September 21, 2011

Writing tips #4: World building


World building is something most people immediately link with fantasy settings, so writers outside the genre tend to breathe easier when the topic comes up.

Bad news: everyone needs to do their world building homework.

The inner coherency of your work will be one of the first things your readers will note, so please remember rule number one: that it isn’t real doesn’t mean that it doesn’t need to be realistic.

A common mistake is to believe that, because your story is about elves or vampires or werewolves or whatever, and these creatures are obviously not real, you can get away with them doing anything. You are partly right, because while we’re reading your story we’re willing to forget the sheer impossibility of the whole thing, but that doesn’t mean we’ll accept everything you throw our way at face value.

It means that we’ll accept a different logic. And yes, I’m talking suspension of disbelief here. And yes, this is the reason why world building is such a painful pain. Let me try to explain:


Even though we’re not conscious of it, every society has a time, a place and a reason. People right now don’t think the same way they did fifty years ago: for example, the development of science leads to a rapid changing world, and the lengthening of average lifetime gives us a longer time to experience said world, and thus people are more inquisitive, more aware of the rest of the world, more willing to try out new things and less inclined to just put up with their lot in life.

There’s a reason for nearly every behaviour, and your job is to find it, to make sure that your characters behave like they would in their time, in their place.

This goes both grand and small scale: whether you’re writing a homeless youngster in the middle of current New York or a historical Regency novel in London’s season, you should make sure that all characters are consistent with their environment. It’s difficult, and tedious, and it involves a lot of research, but I can’t even count the number of books that haven’t made it pass “ok read” because I felt like I was reading about an American cheerleader wearing a medieval gown (nothing wrong against American cheerleaders, it was just an example).

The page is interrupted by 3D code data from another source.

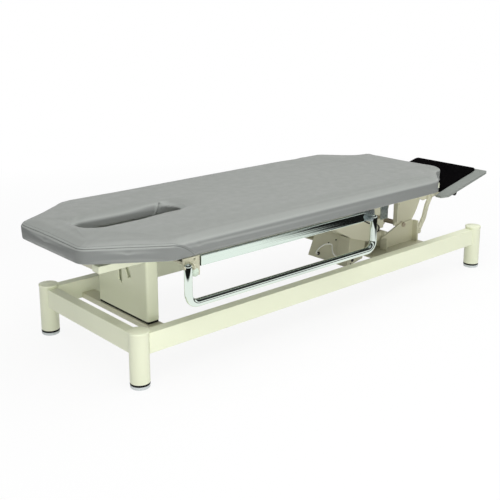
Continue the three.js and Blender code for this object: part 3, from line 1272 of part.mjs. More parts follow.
// Arms: two hooked plates, tied by the tube under the foot plate
function footArms(name) {
  const way = new THREE.Vector2(LINK_FOOT_X, -LINK_FOOT_DROP).normalize();
  const over = new THREE.Vector2(-way.y, way.x);
  const at = (r, w) => [HINGE[0] + r * way.x + w * over.x, HINGE[1] + r * way.y + w * over.y];
  const span = Math.hypot(LINK_FOOT_X, LINK_FOOT_DROP);
  const under = (x) => STEP_OUTER_Z - STEP_THICKNESS / Math.cos(STEP_ANGLE) - GAP
    - (STEP_OUTER_X - x) * Math.tan(STEP_ANGLE);
  const tip = HINGE[0] + ARM_END_REACH;
  const tube = [HINGE[0] + CROSS_TUBE_REACH, under(HINGE[0] + CROSS_TUBE_REACH) - CROSS_TUBE_DROP];
  const bendX = STEP_OUTER_X - STEP_STRAIGHT * Math.cos(STEP_ANGLE) + STEP_BEND;
  const drop = CROSS_TUBE_DIAMETER / 2 + ARM_HUB_RADIUS / 4;
  const profile = [
    at(ARM_HUB_RADIUS, 0),
    at(span * 0.34, -ARM_HOOK_CLEARANCE),
    at(span * 0.66, -ARM_HOOK_CLEARANCE),
    at(span - ARM_HUB_RADIUS / 2, ARM_HUB_RADIUS * 0.8),
    [LINK_HEAD[0] + ARM_HUB_RADIUS, LINK_HEAD[1]],
    [bendX, under(bendX) - ARM_DEPTH / 2],
    [bendX, under(bendX)],
    [tip, under(tip)],
    [tip, under(tip) - ARM_DEPTH],
    [tube[0] + drop, tube[1] - drop],
    [tube[0] - drop, tube[1] - drop],
    [LINK_HEAD[0], LINK_HEAD[1] - ARM_HUB_RADIUS],
    at(span * 0.7, -ARM_HOOK_DEPTH),
    at(span * 0.36, -ARM_HOOK_DEPTH),
    at(0, -ARM_HUB_RADIUS),
  ];
  const inner = ARM_Y;
  const outer = ARM_Y + BRACKET_THICKNESS;
  const plate = join(
    sheetXZ(profile.toReversed(), inner, outer),
    rodY(ARM_HUB_RADIUS, inner, outer, HINGE[0], HINGE[1], ROUND),
    rodY(
      STUD_DIAMETER / 2, inner, LINK_Y + LINK_THICKNESS + LINK_PLAY, LINK_HEAD[0], LINK_HEAD[1]),
    rodY(
      STUD_HEAD_DIAMETER / 2, LINK_Y + LINK_THICKNESS + GAP, LINK_Y + LINK_THICKNESS + STUD_HEAD_HEIGHT,
      LINK_HEAD[0], LINK_HEAD[1]),
  );
  const hole = rodY(
    STUD_DIAMETER / 2 + HOLE_CLEARANCE, inner - OVERRUN, outer + OVERRUN, HINGE[0], HINGE[1]);
  const half = cut(plate, hole);
  const rod = rodY(CROSS_TUBE_DIAMETER / 2, -CROSS_TUBE_HALF, CROSS_TUBE_HALF, tube[0], tube[1], ROUND);
  const bore = rodY(
    CROSS_TUBE_DIAMETER / 2 - CROSS_TUBE_WALL, -CROSS_TUBE_HALF - OVERRUN, CROSS_TUBE_HALF + OVERRUN,
    tube[0], tube[1]);
  const whole = cut(join(half, mirrored(half), rod), bore);
  return { whole, tube };
}

function footCap(name, side) {
  const { tube } = footArms("");
  const radius = CROSS_TUBE_DIAMETER / 2;
  const face = CROSS_TUBE_HALF + GAP;
  const spigot = radius - CROSS_TUBE_WALL - GAP;
  const whole = join(
    rodY(radius, face, face + END_CAP_LENGTH, tube[0], tube[1], ROUND),
    rodY(spigot * CAP_FIT_SHARE, face - END_CAP_SPIGOT, face + GAP, tube[0], tube[1]));
  return piece(name, side > 0 ? whole : mirrored(whole), BLACK());
}

// Leads: routes as points in millimetres from the drive pivot (x, y, z)
const WHITE_ROUTE = [
  [129, 53.3, -213], [120, 53.3, -213], [109, 50, -208], [101, 38, -192], [104, 20, -172],
  [112, -2, -158], [120, -22, -158], [111, -33, -168], [103, -45, -182], [104, -57, -192],
  [113, -62, -195], [122.5, -62, -195],
];
const DARK_ROUTE = [
  [184, -112.8, -53], [184, -118, -53], [198, -121, -58], [225, -121, -71], [248, -121, -77],
  [266, -121, -82], [282, -121, -94], [283, -121, -106], [276, -121, -113], [268, -120, -110],
  [268, -118, -104], [268, -112.8, -104],
];

function lead(name, route, material) {
  const points = route.map(([x, y, z]) => new THREE.Vector3(DRIVE_PIVOT[0] + x, y, DRIVE_PIVOT[1] + z));
  const smooth = new THREE.CatmullRomCurve3(points);
  const knots = smooth.getSpacedPoints(route.length * 2);
  const ends = [
    points[1].clone().sub(points[0]).normalize(),
    points.at(-1).clone().sub(points.at(-2)).normalize(),
  ];
  return piece(name, swept(knots, LEAD_DIAMETER / 2, LEAD_SIDES, ends), material);
}

const table = new THREE.Group();
[["head", -1], ["foot", 1]].forEach(([end, alongX]) => {
  [["near", -1], ["far", 1]].forEach(([flank, side]) => {
    const x = alongX * LEG_X;
    const y = side * LEG_Y;
    table.add(
      leg(`leg_${end}_${flank}`, x, y),
      legPlug(`leg_plug_${end}_${flank}`, x, y),
      foot(`foot_${end}_${flank}`, x, y),
      railMount(`rail_mount_${end}_${flank}`, side, alongX));
  });
});
[["near", -1], ["far", 1]].forEach(([flank, side]) => {
  table.add(
    sideRail(`base_rail_${flank}`, side),
    pedestalRest(`pedestal_rest_${flank}`, side),
    pivotBracket(`pivot_bracket_${flank}`, side),
    pivotLug(`pivot_lug_${flank}`, side),
    frameRail(`frame_rail_${flank}`, side),
    chromeRail(`side_rail_${flank}`, side),
    grabBar(`grab_bar_${flank}`, side),
    knob(`knob_${flank}`, side),
    linkBar(`link_${flank}`, side),
    footCap(`foot_cap_${flank}`, side));
});
const FRAME_HEAD_X = CUSHION_HEAD_X + FRAME_HEAD_INSET;
const FOOT_MEMBER_X = PIVOT_X - FOOT_MEMBER_SETBACK;
table.add(
  headRail("base_rail_head"),
  crossBeam("base_beam"),
  crossPlate("base_plate"),
  pedestal("pedestal"),
  pedestalPad("pedestal_pad"),
  bracketWeb("bracket_web"),
  pivotShaft("pivot_shaft"),
  frameMember(
    "frame_member_head", FRAME_HEAD_X + HEAD_MEMBER_SETBACK, FRAME_HEAD_X + HEAD_MEMBER_SETBACK + HEAD_MEMBER_WIDTH,
    FRAME_BOTTOM + HEAD_MEMBER_RISE, FRAME_TOP, FRAME_WALL),
  frameMember(
    "frame_rest_strip", PEDESTAL_X - REST_STRIP_WIDTH / 2, PEDESTAL_X + REST_STRIP_WIDTH / 2,
    FRAME_BOTTOM, FRAME_BOTTOM + REST_STRIP_THICKNESS, 0),
  frameMember(
    "frame_member_foot", FOOT_MEMBER_X, FOOT_MEMBER_X + FOOT_MEMBER_WIDTH, FRAME_BOTTOM, FRAME_TOP, FRAME_WALL),
  deckBoard("deck_board"),
  cushion("cushion"),
  driveCradle("drive_cradle"),
  zincAngle("zinc_angle"),
  driveHousing("drive_housing"),
  driveMotor("drive_motor"),
  actuatorTube("actuator_tube"),
  pushRod("push_rod"),
  hingePin("foot_hinge_pin"),
  footPlate("foot_plate"),
  footMat("foot_mat"),
  piece("foot_arms", footArms("foot_arms").whole, BEIGE_SHADE()),
  lead("lead_white", WHITE_ROUTE, paint(0xe4e6e0, 0.6, 0)),
  lead("lead_dark", DARK_ROUTE, BLACK()));

const model = new THREE.Group();
table.position.set(-ORIGIN_X, 0, 0);
model.add(table);

export default model;
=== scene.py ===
"""Electric treatment table: materials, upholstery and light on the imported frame.

Metres, +Z up, +X to the foot end, -Y the side that faces the camera.
"""

import json
import math

import bmesh
import bpy
import numpy as np
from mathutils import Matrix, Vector
from mathutils.bvhtree import BVHTree


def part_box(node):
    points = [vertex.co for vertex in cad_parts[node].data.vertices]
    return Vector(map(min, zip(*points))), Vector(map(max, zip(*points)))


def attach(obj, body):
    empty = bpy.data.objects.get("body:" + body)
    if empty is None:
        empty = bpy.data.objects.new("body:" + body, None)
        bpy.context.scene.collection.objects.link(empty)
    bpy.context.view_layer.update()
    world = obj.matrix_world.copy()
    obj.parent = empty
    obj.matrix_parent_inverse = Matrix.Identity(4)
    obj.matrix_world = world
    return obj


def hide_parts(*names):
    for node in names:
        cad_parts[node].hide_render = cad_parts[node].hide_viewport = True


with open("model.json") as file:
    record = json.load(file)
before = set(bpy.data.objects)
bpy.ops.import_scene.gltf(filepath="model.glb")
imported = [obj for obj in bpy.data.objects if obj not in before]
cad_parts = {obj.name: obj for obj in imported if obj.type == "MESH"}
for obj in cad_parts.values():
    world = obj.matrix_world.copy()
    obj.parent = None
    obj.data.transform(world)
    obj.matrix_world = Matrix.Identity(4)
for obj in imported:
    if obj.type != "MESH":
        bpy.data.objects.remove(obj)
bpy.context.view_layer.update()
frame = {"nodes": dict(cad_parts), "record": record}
NODES = frame["nodes"]
BODY = {n: b for b, names in frame["record"]["behaviour"]["bodies"].items() for n in names}
OFFSET = 0.024497  # metres from the base's middle to the shared frame's origin, to the foot end


def place(x, y, z):
    """A point in the shared frame, given in millimetres from the base's middle."""
    return Vector((x / 1000 - OFFSET, y / 1000, z / 1000))


# Camera, fitted to the photographed view
CAMERA_AT = (-2.13065, -2.18979, 1.14298)
CAMERA_WAY = (0.644431, 0.727868, -0.234345)
CAMERA_LENS = 61.153
CAMERA_SHIFT = -0.12


def make_camera():
    data = bpy.data.cameras.new("camera")
    cam = bpy.data.objects.new("camera", data)
    bpy.context.scene.collection.objects.link(cam)
    cam.location = CAMERA_AT
    cam.rotation_mode = "QUATERNION"
    cam.rotation_quaternion = Vector(CAMERA_WAY).to_track_quat("-Z", "Y")
    data.sensor_width = 36
    data.lens = CAMERA_LENS
    data.shift_y = CAMERA_SHIFT
    data.clip_start, data.clip_end = 0.05, 60
    bpy.context.scene.camera = cam


# Shader nodes
def link(tree, a, b):
    tree.links.new(a, b)


def maths(tree, operation, *values):
    """A math node on sockets or plain numbers."""
    node = tree.nodes.new("ShaderNodeMath")
    node.operation = operation
    for k, value in enumerate(values):
        if isinstance(value, float):
            node.inputs[k].default_value = value
        else:
            link(tree, value, node.inputs[k])
    return node.outputs[0]


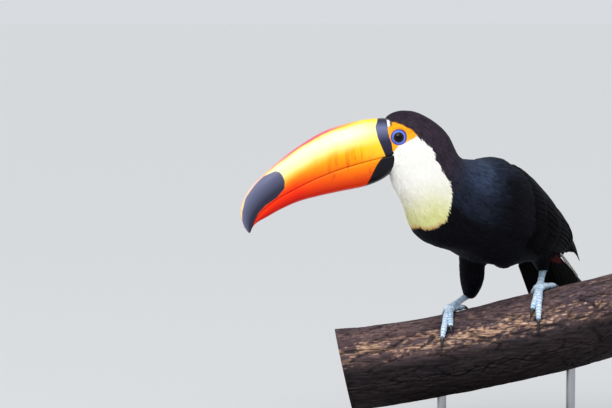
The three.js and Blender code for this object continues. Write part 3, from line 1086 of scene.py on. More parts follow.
@dataclass
class Wing:
    """A folded wing: the upper arm's flesh, and rows of coverts, tertials, secondaries and primaries."""

    side: int  # 1 for the left wing, -1 for the right
    front: Triple = (0.17, 0.3, 0.04)  # where it starts above and below, and its bow
    rings: int = 14
    thickness: float = 0.55
    droop: float = 0.005
    rows: tuple[FeatherRow, ...] = (
        FeatherRow(8, ((0.5, 0.94), (0.5, 0.74)), ((0.82, 0.86), (1.05, 0.42)), 11, (-3.4, -1.9), 0.05, 0.3),
        FeatherRow(10, ((0.47, 0.88), (0.42, 0.32)), ((0.76, 0.9), (0.85, 0.2)), 21, (-3.2, -1.7), 0.05, 0.7),
        FeatherRow(4, ((0.42, 0.34), (0.36, 0.06)), ((0.79, 0.26), (0.66, 0.06)), 25, (-3, -1), 0.1, 0.66),
        FeatherRow(13, ((0.36, 0.98), (0.31, 0.04)), ((0.57, 0.98), (0.56, 0.06)), 22, (-3.0, -0.9), 0.01),
        FeatherRow(3, ((0.26, 1.0), (0.25, 0.93)), ((0.47, 1.02), (0.4, 0.96)), 9, (-2.6, -0.5), 0.15),
        FeatherRow(14, ((0.25, 0.95), (0.19, 0.05)), ((0.42, 0.95), (0.41, 0.05)), 21, (-4.6, -0.6), 0.01),
    )

    BED = Sweep([
        (-76, -56, 303, 22, 52, 36, 36, 42), (-54, -42, 279, 38, 42, 43, 55, 56),
        (-26, -20, 269, 46, 26, 48, 58.5, 54), (6, 7, 259, 48, 26, 43, 44.5, 63),
        (35, 33, 239, 48, 36, 36, 32.5, 42), (62, 60, 219, 48, 42, 18.5, 25.5, 27),
        (79, 75, 201, 48, 45, 14, 12.8, 16)])
    # The degrees round the bed of the upper and lower edges, from the wrist to the tip,
    # and how thick the wing is there.
    SPANS = Station([(60, 112, 2), (38, 116, 3.2), (22, 118, 2.6), (15, 118, 2.2), (14, 108, 4), (30, 97, 3),
                     (54, 72, 1.6)])

    def surface(self, u: float, v: float, out: float) -> Array:
        """Gives a place over the wing's bed.

        Args:
            u: The share from the wrist to the tip, past which it runs straight on.
            v: The share from the back edge to the lower edge.
            out: The height in millimetres.

        Returns:
            The place.
        """
        upper, lower, _ = self.SPANS(u)
        top, bottom, bow = self.front
        start = top + (bottom - top) * v + bow * (2 * v - 1) ** 2
        share = start + (1 - start) * u
        angle = self.side * (upper + (lower - upper) * v)
        back = 0.04
        place, before = (np.array(self.BED.point(at, angle, out)) for at in (share, min(share, 1) - back))
        return place + (place - before) * max(0.0, share - 1) / back

    def crest(self, u: float, v: float) -> float:
        """Gives the height of the wing's outer surface over the bed."""
        return 2.3 + float(self.SPANS(u)[2]) * sqrt(max(0.0, sin(pi * min(max(v, 0.0), 1.0))))

    def add_arm(self, bm: BMesh) -> None:
        """Adds the upper arm's flesh to the skin's draft.

        Args:
            bm: The draft, in millimetres.
        """
        def place(along: float, round_: float) -> Vector:
            """Gives a point of the arm."""
            turn = tau * round_
            high = sin(turn)
            fade = step(along, 0, 0.16) * step(along, 1, 0.7)
            u, v = 0.02 + 0.62 * along, 0.5 - 0.5 * cos(turn)
            out = 0.4 + self.crest(u, v) * max(0.0, high) ** 0.5 * fade if high >= 0 else -3.0
            return Vector(self.surface(u, v, out))

        loft(bm, 30, 24, place)

    def add_feather(self, bm: BMesh, root: Array, tip: Array,
                    heights: Pair, row: FeatherRow, index: int) -> None:
        """Adds one feather.

        Args:
            bm: The shape to add to.
            root: The shares along and down the wing where it starts.
            tip: Where it ends.
            heights: How high its root and its far half lie over the wing's crest.
            row: The row that it is in.
            index: Its number in the wing.
        """
        shares = np.linspace(0, 1, self.rings + 1)
        track = root + (tip - root) * shares[:, None]
        low, high = heights
        rise = np.sin(np.minimum(shares / 0.5, 1) * pi / 2)
        lifts = low + (high - low) * rise - 0.5 * ease(shares, 0.75, 1)
        lifts += [self.crest(u, v) for u, v in track]
        places = np.array([self.surface(u, v, h) for (u, v), h in zip(track, lifts)])
        above = np.array([self.surface(u, v, h + 2) for (u, v), h in zip(track, lifts)])
        way = unit(np.gradient(places, axis=0))
        up = unit(above - places)
        across = unit(np.cross(way, up))
        feather(bm, places, across, np.cross(across, way), row.width, self.thickness, index, row.blunt,
                self.droop)

    def build(self, material: Material) -> Piece:
        """Makes the wing's large feathers.

        Args:
            material: Their material.

        Returns:
            The piece.
        """
        bm = bmesh.new()
        index = 0
        for row in self.rows:
            for i in range(row.count):
                share = i / (row.count - 1)
                jitter = RNG.normal(0, 0.006, 2)
                root, tip = (np.array(first) * (1 - share) + np.array(last) * share
                             for first, last in (row.roots, row.tips))
                heights = (row.heights[0], row.heights[1] + row.stagger * i)
                self.add_feather(bm, root, tip + jitter, heights, row, index)
                index += 1
        name = SIDES[self.side]
        return shade_by_shafts(put_object("wing_feathers_" + name, finish_mesh(bm, "wing"), material,
                                          ["wing_" + name]))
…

If just setting up the where and when the story happen in the real world is difficult, imagine what kind of effort comes in when you’re trying to write a whole new society: we don’t have to look back and see how it was, and why it was like that: we have to figure out what we want, and why it would be like that. Brush up on your history lessons, because the best way to do this is by parallelism: try to find a real model similar to what we want, study it, and then tweak it.

As usual, let me illustrate the situation with an example from my own work:

For my new fantasy world, I needed a kingdom dependant upon lots of baronies, and I needed conflict between those barons and the king. It is a pretty standard political landscape of European middle ages, but still: before I go on writing and making up the conflict, I should know how much power the barons have, and why.

I mean, why would the king agree to someone else ruling over his lands? Easy answer: because he can’t possibly keep an eye in all of his vast territories, of course! Well, yeah, but why would he give absolute freedom to a family, give them titles and time to build their own support base and to defy his ruling, when he can get exactly the same results through appointed officials, routinely changed every ten years or so? That’s what I’d do if I wanted to prevent a resistance growing up. So, why the king doesn’t think of it?

Perhaps it was because the lands were concessions to loyal families who fought a war on the king’s side. I like how that sounds, it’s logical. Next step: against whom did they fight? Who owned those lands prior to the current family? These questions are important because they settle up to what point the king’s hold on his kingdom is weak or not, and whether we have to worry about revenge or not. And ideally it will help us to define the conflict we wanted to create in the first place, to figure out where its roots are and how it might be solved.

I think you can see where I’m coming from, and why I firmly believe that no one would really enjoy building a whole world from scratch. It might seem fun, but the above example is about a single kingdom. After you have all the pieces in their right places, you still need to decide what happens with the surrounding kingdoms!

Or, to put the same concept in a fantasy context: vampires and werewolves hate each other. Why? Where does the conflict come from? Elves and humans, Dwarves and elves, Orcs and everyone else... you need reasons for these relationships, beyond the “because everybody knows that’s how it goes”.

The difference between an entertaining read and an unforgettable one lies, all too often, in these details. It often is the same line between accepting a cliché and making a cliché your own.

The task is daunting, isn’t it? And I’ve only talked about people and societies: I’ve left out the aspects of geography, climate, flora and fauna... but you, dear writer, you shouldn’t. When you’re drafting up your world, you should not sprinkle the paper with mountains and rivers and random cities – or, if really want to, okay... But do it knowingly! Though I would not ask you to write a treatise, keep in mind that the landscape is related to the climate, that animals are dependant on flora and that cities are where they are, and not sitting upon the next hill, for a reason.

And now that I’ve made your head spin with my babbling (not sure how much of this you already knew and incorporated to your writing... care to let me know in a comment?), now, let me deliver the killing line:

You know all those pages upon pages and sleepless nights spent over your research? No more an 1% will make into the manuscript. It shouldn’t. The reader doesn’t need to be bogged down with details, he just needs to know that those invisible details are consistent.

The bright side? After this post, the next one is bound to lift your mood, no matter what writing aspect it deals with.